Diversifying Risk by Building a Portfolio
Bond investors can diversify risk by purchasing bonds from different issuers with different maturities.
Treasury securities are available in $1,000 increments, but the minimum purchase for municipal and corporate bonds can be $5,000 or more. The cost of buying a bond includes a commission or a “markup” on the price, depending on whether you are buying from a firm acting as an agent who is getting the bond from someone else, or as principal, meaning the firm owns the bond it is selling.
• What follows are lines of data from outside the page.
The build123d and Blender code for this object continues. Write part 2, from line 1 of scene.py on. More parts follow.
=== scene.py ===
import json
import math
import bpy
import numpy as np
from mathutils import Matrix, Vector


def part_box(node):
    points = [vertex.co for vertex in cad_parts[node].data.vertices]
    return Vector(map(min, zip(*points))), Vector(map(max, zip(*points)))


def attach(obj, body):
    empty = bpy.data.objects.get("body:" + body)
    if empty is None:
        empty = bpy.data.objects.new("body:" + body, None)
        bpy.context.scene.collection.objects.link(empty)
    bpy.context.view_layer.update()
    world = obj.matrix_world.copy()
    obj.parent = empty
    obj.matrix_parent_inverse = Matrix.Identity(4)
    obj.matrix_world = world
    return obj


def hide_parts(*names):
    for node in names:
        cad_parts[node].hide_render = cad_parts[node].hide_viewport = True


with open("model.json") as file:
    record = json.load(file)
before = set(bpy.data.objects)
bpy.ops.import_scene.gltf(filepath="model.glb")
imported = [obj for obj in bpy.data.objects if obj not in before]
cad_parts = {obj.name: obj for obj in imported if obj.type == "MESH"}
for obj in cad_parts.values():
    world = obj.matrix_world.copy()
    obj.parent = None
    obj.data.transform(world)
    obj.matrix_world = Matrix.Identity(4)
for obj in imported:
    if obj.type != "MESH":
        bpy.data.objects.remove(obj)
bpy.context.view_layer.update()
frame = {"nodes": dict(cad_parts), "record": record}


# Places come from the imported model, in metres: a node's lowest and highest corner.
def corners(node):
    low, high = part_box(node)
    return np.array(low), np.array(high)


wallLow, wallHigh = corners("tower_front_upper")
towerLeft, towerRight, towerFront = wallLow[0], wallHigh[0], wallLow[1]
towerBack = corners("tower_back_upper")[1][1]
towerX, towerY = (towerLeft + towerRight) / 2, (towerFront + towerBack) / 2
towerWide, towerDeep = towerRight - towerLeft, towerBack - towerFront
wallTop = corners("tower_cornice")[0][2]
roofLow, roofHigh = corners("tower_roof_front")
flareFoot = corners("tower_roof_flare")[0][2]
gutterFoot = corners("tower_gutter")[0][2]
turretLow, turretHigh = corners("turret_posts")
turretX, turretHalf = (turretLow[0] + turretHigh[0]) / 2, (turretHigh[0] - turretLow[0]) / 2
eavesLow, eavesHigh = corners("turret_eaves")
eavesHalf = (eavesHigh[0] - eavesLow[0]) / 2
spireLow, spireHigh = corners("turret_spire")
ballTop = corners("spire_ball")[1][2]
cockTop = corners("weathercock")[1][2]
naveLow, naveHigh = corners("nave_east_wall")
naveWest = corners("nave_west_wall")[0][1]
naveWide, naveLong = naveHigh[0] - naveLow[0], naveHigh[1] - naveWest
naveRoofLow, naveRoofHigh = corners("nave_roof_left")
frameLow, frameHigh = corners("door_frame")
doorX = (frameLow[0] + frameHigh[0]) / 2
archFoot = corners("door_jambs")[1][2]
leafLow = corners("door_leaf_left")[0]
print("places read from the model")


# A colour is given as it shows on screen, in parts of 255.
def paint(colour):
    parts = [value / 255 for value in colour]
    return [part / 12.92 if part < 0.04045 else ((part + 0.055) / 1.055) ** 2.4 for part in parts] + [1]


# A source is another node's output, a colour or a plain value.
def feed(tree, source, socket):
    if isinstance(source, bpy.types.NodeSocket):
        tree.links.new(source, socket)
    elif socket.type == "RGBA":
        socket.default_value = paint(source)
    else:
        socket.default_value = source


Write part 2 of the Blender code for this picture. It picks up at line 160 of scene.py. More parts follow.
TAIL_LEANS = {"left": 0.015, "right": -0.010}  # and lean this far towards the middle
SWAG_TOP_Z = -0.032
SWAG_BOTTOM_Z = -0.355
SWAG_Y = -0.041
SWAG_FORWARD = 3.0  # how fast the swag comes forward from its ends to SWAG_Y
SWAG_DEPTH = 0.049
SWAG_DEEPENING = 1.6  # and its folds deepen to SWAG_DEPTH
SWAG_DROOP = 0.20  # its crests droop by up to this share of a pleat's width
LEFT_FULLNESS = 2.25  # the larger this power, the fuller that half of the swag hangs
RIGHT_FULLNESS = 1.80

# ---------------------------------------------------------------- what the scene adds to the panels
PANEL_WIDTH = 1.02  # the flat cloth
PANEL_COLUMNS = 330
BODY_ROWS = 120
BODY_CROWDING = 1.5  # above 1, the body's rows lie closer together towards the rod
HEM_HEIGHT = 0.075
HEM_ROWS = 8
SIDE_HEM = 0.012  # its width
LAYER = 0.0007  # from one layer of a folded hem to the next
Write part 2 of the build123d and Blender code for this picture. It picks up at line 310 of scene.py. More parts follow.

Executing an effective diversification strategy requires a significant minimum investment to start. While there is no absolute requirement, a rule of thumb says it often takes at least $10,000 or more to build a fully diversified bond portfolio.
Bond Funds: Convenient, Affordable way to Invest in a Diversified Portfolio of Bonds—With some Differences
Bond funds—including mutual funds (open-end and closed-end, actively managed and indexed), exchange-traded funds and unit investment trusts—offer a convenient and affordable way to invest in a diversified portfolio of bonds, but a bond fund investment can differ from a bond investment in ways that are important to understand.
When you buy a bond fund, you buy shares in a portfolio of bonds that is created or managed to pursue a specific investment objective such as current income, current tax-exempt income, total return, or to match the performance of a market index. The portfolio might invest in a particular type of bond (government, municipal, mortgage or high-yield) or a particular maturity range (short-term: three years or less; intermediate term: three to 10 years; or long-term: usually 10 years or longer).
Many bond funds make monthly or quarterly “dividend” payments, as opposed to the semiannual payment schedule common to most bonds. Their price is based on their Net Asset Value (NAV), or the total market value of the portfolio divided by the total number of fund shares outstanding. A fund’s NAV changes daily with market conditions and in some cases with cash inflows and outflows to and from the fund portfolio.
Types of Bond Funds
Bond mutual funds can be actively managed or indexed, open-end, closed end or exchange traded funds.
- Actively managed bond funds, as their names suggest, have managers who buy and sell bonds in pursuit of their investment objective. They sometimes sell bonds at a profit, creating a capital gain, or at a loss if they need cash to pay shareholders who want to sell their shares.
- Index bond funds are not actively managed but constructed to match the composition of a given bond index, such as the Lehman 10-year Bond Index. When the index changes, the portfolio changes automatically.
- Sponsors of open-end bond funds (usually a mutual fund company) offer new shares and redeem existing shares continuously, requiring their managers to invest cash coming into the fund and liquidate positions when they need cash to meet redemptions. Investors in open end funds have the choice to collect their interest income and capital gains or reinvest them automatically in new funds shares.
- Closed-end bond funds have a fixed number of shares that trade on exchanges similar to stocks at a price that may be above or below net asset value depending on supply and demand. Closed-end bond funds can be indexed or actively managed. To buy or sell shares in a closed end fund, you have to go through a broker and pay a commission.
- Exchange traded funds (ETFs) represent shares in a “basket” of bonds that mirrors an index, but the number of shares is not fixed. ETFs trade on an exchange, with shares bought and sold through brokers who charge commissions.
- Unit investment trusts are a portfolio of bonds held in a trust that sells a fixed number of shares. On the trusts’ maturity date, the portfolio is liquidated and the proceeds returned to unit holders on a pro rata basis. UITs are usually created by brokerage firms that maintain a limited secondary market for the units. Unit holders who want to sell before maturity may have to accept less than they paid.